What are the arguments against a windfall tax?

The IfG paper says the main objection to windfall taxes is that they may discourage investment by reducing company profits and therefore the amount left over to invest. But low tax Conservatives also fear that such taxes create uncertainty for businesses and undermine the UK’s economic reputation making other country’s with lower tax regimes more attractive.

The CBI’s chief economist Rain Newton-Smith said the new levy would be “damaging to investment needed for energy security and net zero ambitions”, adding: “It sends the wrong signal to the whole sector at the wrong time against a backdrop of rising business taxation elsewhere.”

Other economists also argue that governments should clearly set out their tax systems in advance to promote stability. Politically there has also been questions raised over whether the amount raised from the levy – while likely to be in the order of billions of pounds – will ever provide more than a sticking plaster to the longer term economic effects of inflation being felt at the moment.
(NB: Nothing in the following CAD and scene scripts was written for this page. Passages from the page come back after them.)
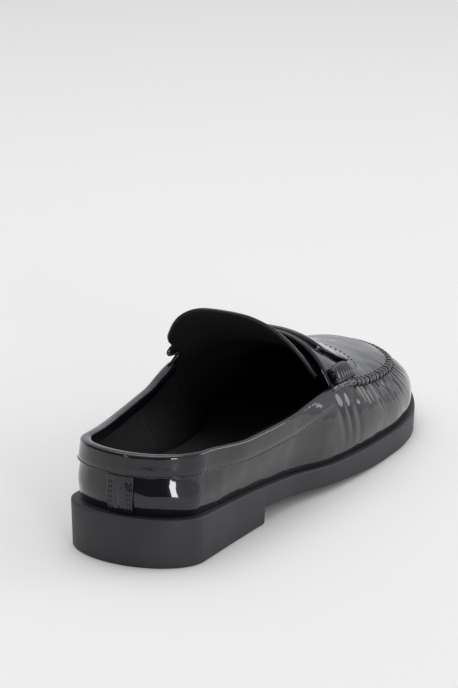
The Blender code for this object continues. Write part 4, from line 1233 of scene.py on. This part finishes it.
@dataclass
class Studio:
    """Pale floor, soft lights, and a camera at the photograph's viewing angle."""

    eye: tuple[float, float, float] = (0.4939, -0.9878, 0.3979)
    lens: float = 130.0
    aim: tuple[float, float, float] = (-0.013, -0.004, 0.062)
    room_light: float = 0.76
    dim_light: float = 0.03

    def build(self) -> None:
        """Lay the floor, hang the lights, light the room and set the camera."""
        self.lay_floor()
        self.hang("softbox_over", (-0.3, 0.2, 1.9), (1.5, 1.5), 13.0)
        self.hang("softbox_right", (1.6, 1.4, 0.7), (1.0, 0.9), 8.0)
        self.hang("lamp_by_camera", (1.62, -1.50, 0.36), (0.42, 0.50), 11.0)
        self.hang("lamp_back", (-0.80, -2.2, 0.50), (0.22, 0.30), 2.2)
        self.light_room()
        bpy.context.scene.view_settings.view_transform = "Standard"
        self.set_camera()

    def light_room(self) -> None:
        """Light the room: white walls and ceiling, dim behind the photographer near the floor.

        The dimness is the product of two soft ramps: one on how far a direction points to the
        dim end of the room, one on how low it points.
        """
        world = bpy.data.worlds.new("studio_air")
        world.use_nodes = True
        tree = world.node_tree
        direction = node(tree, "ShaderNodeTexCoord", {}, {}).outputs["Generated"]
        towards = node(tree, "ShaderNodeVectorMath", {"operation": "DOT_PRODUCT"}, {})
        tree.links.new(direction, towards.inputs[0])
        towards.inputs[1].default_value = (-0.45, -0.89, 0.0)
        height = node(tree, "ShaderNodeSeparateXYZ", {}, {"Vector": direction}).outputs["Z"]
        behind = node(tree, "ShaderNodeMapRange", {"interpolation_type": "SMOOTHSTEP", "From Min": 0.05,
                                                   "From Max": 0.45}, {"Value": towards.outputs["Value"]})
        low = node(tree, "ShaderNodeMapRange", {"interpolation_type": "SMOOTHSTEP", "From Min": 0.75,
                                                "From Max": 0.30}, {"Value": height})
        dim = node(tree, "ShaderNodeMath", {"operation": "MULTIPLY"}, {})
        tree.links.new(behind.outputs["Result"], dim.inputs[0])
        tree.links.new(low.outputs["Result"], dim.inputs[1])
        strength = node(tree, "ShaderNodeMapRange", {"To Min": self.room_light, "To Max": self.dim_light},
                        {"Value": dim.outputs["Value"]})
        tree.links.new(strength.outputs["Result"], tree.nodes["Background"].inputs["Strength"])
        tree.nodes["Background"].inputs["Color"].default_value = linear("#f0f1f6")
        bpy.context.scene.world = world

    def lay_floor(self) -> None:
        """Lay a wide floor of matt paper at the level of the sole."""
        size = 9.0
        mesh = bpy.data.meshes.new("paper_floor")
        mesh.from_pydata([(-size, -size, 0), (size, -size, 0), (size, size, 0), (-size, size, 0)], [],
                         [(0, 1, 2, 3)])
        floor = bpy.data.objects.new("paper_floor", mesh)
        bpy.context.scene.collection.objects.link(floor)
        paper = Dull("matt_paper", "#f3f2f0", "#f4f3f1", 0.4 * MM, 0.01 * MM, 0.9, 0.5).build()
        mesh.materials.append(paper)

    def hang(self, name: str, place: tuple, size: tuple, power: float) -> None:
        """Hang a rectangular light that faces the shoe."""
        light = bpy.data.lights.new(name, "AREA")
        light.shape = "RECTANGLE"
        light.size, light.size_y = size
        light.energy = power
        lamp = bpy.data.objects.new(name, light)
        lamp.location = place
        lamp.rotation_euler = (Vector((0.0, 0.0, 0.04)) - Vector(place)).to_track_quat("-Z", "Y").to_euler()
        bpy.context.scene.collection.objects.link(lamp)

    def set_camera(self) -> None:
        """Set the camera at the photograph's place beside the shoe and aim it at the shoe."""
        data = bpy.data.cameras.new("photo_view")
        data.sensor_fit = "VERTICAL"
        data.sensor_height = 36.0
        data.lens = self.lens
        camera = bpy.data.objects.new("photo_view", data)
        camera.location = self.eye
        camera.rotation_euler = (Vector(self.aim) - Vector(self.eye)).to_track_quat("-Z", "Y").to_euler()
        bpy.context.scene.collection.objects.link(camera)
        bpy.context.scene.camera = camera


def main() -> None:
    """Build the shoe's pieces in order, then the studio."""
    logging.basicConfig(level=logging.INFO, format="%(name)s %(message)s")
    patent = Patent("black_patent_calf").build()
    crinkled = Patent("flexed_black_patent", crinkle=3.0 * MM, crinkle_depth=0.20 * MM, crinkle_rise=1.0).build()
    trim = Patent("folded_patent_trim", wave=12 * MM, wave_depth=0.5 * MM, crinkle_rise=1.0).build()
    lining = Dull("black_lining_leather", "#050506", "#09090b", 0.9 * MM, 0.03 * MM, 0.7).build()
    rubber = Dull("moulded_black_rubber", "#202124", "#26272b", 0.5 * MM, 0.02 * MM, 0.52).build()
    thread = Dull("waxed_black_thread", "#0c0c0e", "#17171a", 0.3 * MM, 0.03 * MM, 0.4).build()
    pleats = Pleats()
    upper = Upper()
    upper.build_wall(patent, lining, pleats)
    upper.build_plug(patent, lining, pleats)
    upper.build_seam(trim, thread, pleats)
    CollarBand().build(trim, thread)
    HeelStrip().build(trim, thread)
    Tongue().build(patent, lining)
    Strap().build(crinkled, thread)
    Roll(Side.LATERAL).build(trim, ("beefroll_lateral",))
    Roll(Side.MEDIAL).build(trim, ("beefroll_medial",))
    sole = Sole()
    sole.build(rubber)
    sole.build_sock(lining)
    Studio().build()


if __name__ == "__main__":
    main()
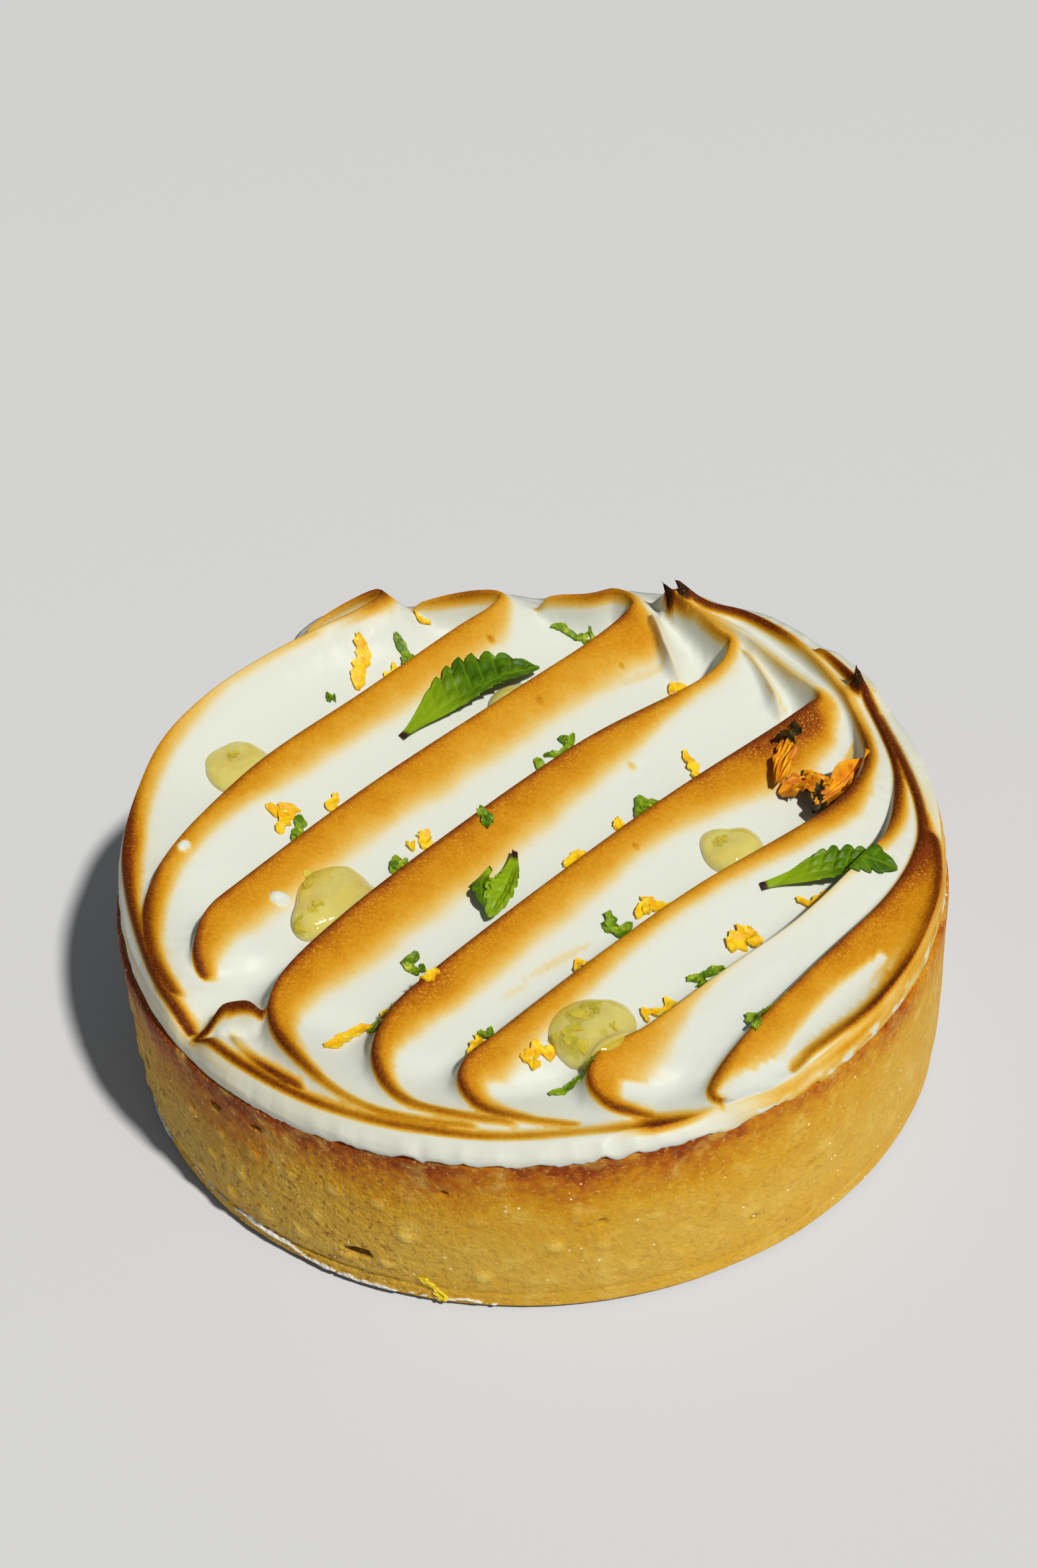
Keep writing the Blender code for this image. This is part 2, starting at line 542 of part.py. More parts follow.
class Ground:
    """The upper surface of what lies below, found by casting down onto it."""

    def __init__(self, items):
        self.trees = []
        for item in items:
            mesh = bmesh.new()
            mesh.from_mesh(item.data)
            self.trees.append(BVHTree.FromBMesh(mesh))
            mesh.free()

    def height(self, x, y, reach=0.45):
        """Highest point below a small patch around x, y, in millimetres."""
        best = CASE_HEIGHT
        for dx, dy in ((0, 0), (reach, 0), (-reach, 0), (0, reach), (0, -reach)):
            origin = Vector(((x + dx) * MM, (y + dy) * MM, 0.1))
            for tree in self.trees:
                hit = tree.ray_cast(origin, Vector((0, 0, -1)))[0]
                if hit is not None:
                    best = max(best, hit.z / MM)
        return best


def blade(ground, spec, seed):
    """A leaf or petal: two faces of like triangles about a curved, folded midrib."""
    start, middle, tip, left, right, fold, teeth = spec
    chance = random.Random(seed)
    phase = chance.uniform(0.0, math.tau)
    lift = math.tan(math.radians(fold))
    columns = (-1.0, -0.5, 0.0, 0.5, 1.0)
    rows = []
    for k in range(BLADE_STATIONS + 1):
        t = k / BLADE_STATIONS
        a, b, c = (1 - t) ** 2, 2 * t * (1 - t), t * t
        centre = a * np.array(start) + b * np.array(middle) + c * np.array(tip)
        heading = (1 - t) * (np.array(middle) - np.array(start)) + t * (np.array(tip) - np.array(middle))
        heading = heading[:2] / np.linalg.norm(heading[:2])
        normal = np.array((-heading[1], heading[0]))
        swell = math.sin(math.pi * min(1.0, 0.06 + 0.9 * t ** 0.8)) ** 0.75
        row = []
        for column in columns:
            half = left if column > 0 else right
            edge = 1.0
            if teeth and abs(column) == 1.0:
                edge = 1.0 + TOOTH_DEPTH * (1 if k % 2 else -1)
            out = column * half * swell * edge
            wave = 0.25 * abs(column) * math.sin(phase + 2.2 * math.pi * t + column)
            spot = centre[:2] + normal * out
            row.append((spot[0], spot[1], centre[2] + lift * abs(out) * 0.6 + wave))
        rows.append(row)
    base = ground.height(*np.array(rows[BLADE_STATIONS // 2][2])[:2])
    body = bmesh.new()
    lower, upper = [], []
    for row in rows:
        low_row, high_row = [], []
        for x, y, level in row:
            z = max(base + level, ground.height(x, y) + GAP + 0.1)
            low_row.append(body.verts.new((x, y, z)))
            high_row.append(body.verts.new((x, y, z + BLADE_THICKNESS)))
        lower.append(low_row)
        upper.append(high_row)
    last = len(columns) - 1
    for k in range(BLADE_STATIONS):
        for j in range(last):
            for sheet in (lower, upper):
                p, q = sheet[k][j], sheet[k][j + 1]
                r, s = sheet[k + 1][j + 1], sheet[k + 1][j]
                body.faces.new((p, q, r))
                body.faces.new((p, r, s))
        for j in (0, last):
            body.faces.new((lower[k][j], lower[k + 1][j], upper[k + 1][j], upper[k][j]))
    for k in (0, BLADE_STATIONS):
        for j in range(last):
            body.faces.new((lower[k][j], lower[k][j + 1], upper[k][j + 1], upper[k][j]))
    return body


def build_blades(name, specs, ground, slot):
    """A leaf or petal cluster: its blades joined into one body."""
    item = add_object(name, blade(ground, specs[0], len(name)), slot)
    if len(specs) > 1:
        extras = bpy.data.collections.new("more_blades")
        bpy.context.scene.collection.children.link(extras)
        pieces = []
        for number, spec in enumerate(specs[1:], start=1):
            piece = add_object("%s_blade_%d" % (name, number), blade(ground, spec, number), slot)
            bpy.context.scene.collection.objects.unlink(piece)
            extras.objects.link(piece)
            pieces.append(piece)
        union = item.modifiers.new("join", "BOOLEAN")
        union.operation = "UNION"
        union.solver = "MANIFOLD"
        union.operand_type = "COLLECTION"
        union.collection = extras
        apply_modifiers(item)
        for piece in pieces:
            bpy.data.objects.remove(piece, do_unlink=True)
        bpy.data.collections.remove(extras)
        drop_small_bodies(item)
    return item


def main():
    clear_scene()
    slots = {name: material(name) for name in COLOURS}
    strokes = build_strokes()
    build_case(slots["pastry"])
    meringue = build_meringue(strokes, slots["meringue"])
    raised = bpy.data.objects.new("meringue_raised", meringue.data.copy())
    bpy.context.scene.collection.objects.link(raised)
    raised.location.z = GAP * MM
    bpy.context.view_layer.update()
    laid = [meringue]
    for number, spec in enumerate(GEL_DROPS, start=1):
        laid.append(build_gel(strokes, number, spec, raised, slots["gel"]))
    bpy.data.objects.remove(raised, do_unlink=True)
    ground = Ground(laid)
    for name, specs in LEAVES.items():
        build_blades(name, specs, ground, slots["leaf"])
    for name, specs in PETALS.items():
        build_blades(name, specs, ground, slots["petal"])


main()
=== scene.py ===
# %% [markdown]
# # A lemon meringue tart
# This file dresses a small tart that was modelled as plain solids. Each step below first says what the
# thing is on a real tart and how it could be made, and the cell after it makes it.
# The solids come in as a fixed frame, and every new piece is built in the same place and size.

# %% Load the frame
import math
import random

import bmesh
import bpy
import numpy as np
from mathutils import Matrix, Vector, noise
from mathutils.bvhtree import BVHTree
from mathutils.geometry import delaunay_2d_cdt


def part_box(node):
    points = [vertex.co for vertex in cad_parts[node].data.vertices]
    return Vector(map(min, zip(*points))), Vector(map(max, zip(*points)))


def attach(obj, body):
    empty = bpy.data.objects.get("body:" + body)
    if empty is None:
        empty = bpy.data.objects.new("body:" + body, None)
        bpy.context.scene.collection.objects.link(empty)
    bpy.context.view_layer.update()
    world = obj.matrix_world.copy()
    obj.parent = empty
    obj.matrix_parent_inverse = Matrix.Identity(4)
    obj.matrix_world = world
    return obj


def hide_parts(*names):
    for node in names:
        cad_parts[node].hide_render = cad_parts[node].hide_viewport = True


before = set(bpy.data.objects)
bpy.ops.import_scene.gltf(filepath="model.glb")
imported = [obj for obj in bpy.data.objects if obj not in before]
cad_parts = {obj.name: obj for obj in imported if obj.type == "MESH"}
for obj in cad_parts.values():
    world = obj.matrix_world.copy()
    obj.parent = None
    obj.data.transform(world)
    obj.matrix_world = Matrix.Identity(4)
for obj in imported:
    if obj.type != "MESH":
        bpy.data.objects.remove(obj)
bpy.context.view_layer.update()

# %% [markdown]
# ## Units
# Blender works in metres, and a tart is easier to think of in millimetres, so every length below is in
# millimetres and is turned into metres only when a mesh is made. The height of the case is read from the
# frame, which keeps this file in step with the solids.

MM = 0.001
case_low, case_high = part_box("pastry_case")
RING_RADIUS = 42.5
CASE_HEIGHT = case_high[2] / MM
print("case %.1f mm high, box %.1f mm wide" % (CASE_HEIGHT, (case_high[0] - case_low[0]) / MM))

# %% [markdown]
# ## The camera
# The picture looks down at the tart from the front with a lens of about 50 mm. A camera can be turned
# by hand until it looks right, or worked out from the two rims of the case, which are circles of a
# known size. The second way was used, and it gives the height of the case as well: the values here are
# a distance, an elevation, and the small turns that put the tart where it is in the picture.

# %% Place the camera
CAMERA_DISTANCE = 0.23744
CAMERA_ELEVATION = math.radians(42.629)
CAMERA_ROLL = math.radians(3.659)
CAMERA_YAW = math.radians(-0.158)
CAMERA_PITCH = math.radians(-5.705)


def place_camera():
    """Camera on the -Y side, looking at the tart's foot and then turned a little off it."""
    look = Vector((0.0, math.cos(CAMERA_ELEVATION), -math.sin(CAMERA_ELEVATION)))
    right = Vector((1.0, 0.0, 0.0))
    up = right.cross(look)
    aim = Matrix((right, up, -look)).transposed()
    turns = (Matrix.Rotation(CAMERA_ROLL, 3, "Z") @ Matrix.Rotation(CAMERA_PITCH, 3, "X")
             @ Matrix.Rotation(CAMERA_YAW, 3, "Y"))
    data = bpy.data.cameras.new("camera")
    data.lens = 50.0
    data.sensor_width = 36.0
    data.clip_start = 0.01
    camera = bpy.data.objects.new("camera", data)
    bpy.context.scene.collection.objects.link(camera)
    camera.matrix_world = (aim @ turns.transposed()).to_4x4()
    camera.location = -look * CAMERA_DISTANCE
    bpy.context.scene.camera = camera
    return camera


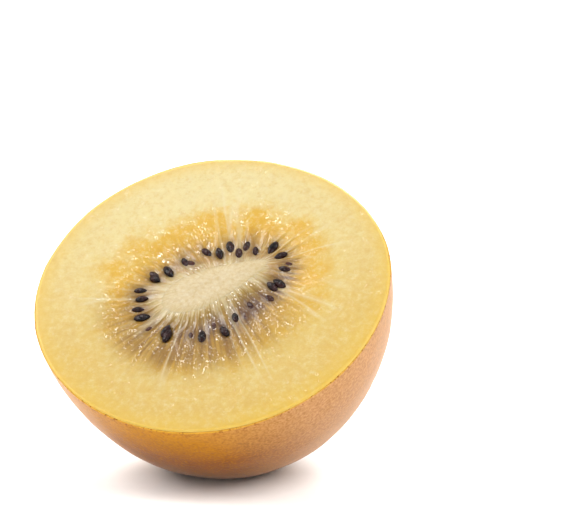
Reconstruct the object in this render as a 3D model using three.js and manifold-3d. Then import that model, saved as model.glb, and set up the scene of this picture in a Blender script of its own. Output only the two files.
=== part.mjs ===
// Half of a golden kiwi fruit, cut across its axis, lying on the rounded side of its dome with the cut face
// tilted up.
//
// Units are millimetres and +Z is up. Each piece is modelled upright in the fruit's own frame, where the
// cut face is the plane z = 0, facing +Z, and the dome hangs below it. One group then tilts the fruit and
// sets it down, so that the middle of the flat spot on which it rests is at the origin.
import * as THREE from "three";
import { mergeVertices } from "three/addons/utils/BufferGeometryUtils.js";
import Module from "manifold-3d";

const wasm = await Module();
wasm.setup();

// The whole half
const FACE_WIDTH = 54; // across the cut face, along the fruit's wider side
const FACE_HEIGHT = 51.6; // across the cut face, along its narrower side
const DEPTH = 32; // from the cut face to the tip
const ROUNDNESS = 2.11; // 2 gives an ellipse in a section through the axis, more gives squarer shoulders
const POINTEDNESS = 1.9; // the same for the tip, where under 2 gives a narrower one
const TILT = 41.6; // degrees from level to the cut face
const FLAT_DEPTH = 0.8; // how far the resting spot is pressed flat
// gentle bulges round the outline: how many, how high as a share of its radius, and their turn in degrees
const BULGES = [
  { count: 3, height: 0.0044, turn: 24 },
  { count: 4, height: 0.003, turn: 0 },
];

// Layers
const SKIN = 0.6; // thickness of the peel
const GAP = 0.3; // between neighbouring pieces
const SKIN_BELOW_FACE = 0.2; // the peel draws back a little from the cut
const SPARE = 3; // how far a cutting body reaches past the cut face

// Scar where the stalk sat, at the tip
const SCAR_RADIUS = 2.6;
const SCAR_HOLLOW = 0.35;
const SCAR_RIM_HEIGHT = 0.3;
const SCAR_RIM_WIDTH = 0.7;

// Core, a pale column that is a long oval in section
const CORE_CENTRE = [0.3, 1.4];
const CORE_LENGTH = 16.8;
const CORE_WIDTH = 6.2;
const CORE_TURN = 33; // degrees from the fruit's wider side to the core's longer one
const CORE_TAPER = 0.45; // how much narrower the core's right end is
const CORE_DEPTH = 21;
const CORE_BLUNTNESS = 0.7; // 1 rounds its lower end like a ball, less makes it blunter
const CORE_PROUD = 0.12; // above the cut face

// Cut face of the flesh: chambers run out from the core between low walls. Places on it are shares of the
// way from the core's edge to the flesh's.
const CHAMBERS = 32;
const CHAMBER_DIP = 0.45; // how far the chambered zone sinks below the cut face
const CHAMBER_PLACE = 0.19; // where it is deepest
const CHAMBER_SPREAD = 0.16;
const WALL_HEIGHT = 0.22; // chamber walls above the chamber floors
const WALL_SPREAD = 0.2;
const EDGE_ROUNDING = 0.25; // how far the flesh drops to its edge

// Seeds, each on a stalk from a collar round the core, below the cut face
const SEEDS = 32;
const SEED_LENGTH = 2.25;
const SEED_WIDTH = 1.12;
const SEED_THICKNESS = 0.95;
const SEED_SIZES = [0.74, 1.14]; // smallest and largest, times the length and width above
const SEED_SLIMMING = 0.36; // how much slimmer its pointed end is
const SEED_HEIGHTS = [-0.3, 0.1]; // of the deepest and highest seed's middle over the chamber floor
const SEED_PLACE = 0.175; // share of the way from the core to the rim
const SEED_DRIFT = 0.045; // how much further out it is on the lower side, and further in on the upper
const SEED_SCATTER = 0.045; // how far in or out of that place a seed may be, taking turns
const SEED_SHIFT = 0.42; // how far a seed may be from its even place along the ring, in spacings
const SEED_LEAN = 22; // degrees that a seed points off its ray, each way
const SEED_DRAW = 20; // start of the random draw
const STALK_RADIUS = 0.24;
const STALK_END = 0.25; // below the seed's middle
const COLLAR_WIDTH = 0.9;
const COLLAR_TOP = -1.9;
const COLLAR_BOTTOM = -2.8;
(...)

What is Rishi Sunak doing to try and encourage investment?

At the same time as announcing the levy, Mr Sunak announced what he called a new ‘super-deduction’ style relief for firms. The Treasury said the new 80 per cent investment allowance will mean businesses will overall get a 91p tax saving for every £1 they invest – providing them with an additional, immediate incentive to invest.

And what are the arguments in favour?

Because they are a one-off and are based on past economic activity they should be “far less damaging to economic activity”, the IfG paper explains. “This is because companies cannot change behaviour to reduce their tax liability (for example, by reducing production) as they might with an annual tax announced in advance,” it adds.

Another think-tank, the Nationale Institite for Economic Research, says windfall taxes are also “relatively easy to impose on firms, easy for firms to comply with, and hard to avoid.” It goes on: “This results in a relatively predictable tax yield, which is particularly helpful if the funds received are aimed at a particular problem (such as helping to alleviate the burden of energy bills on struggling households).”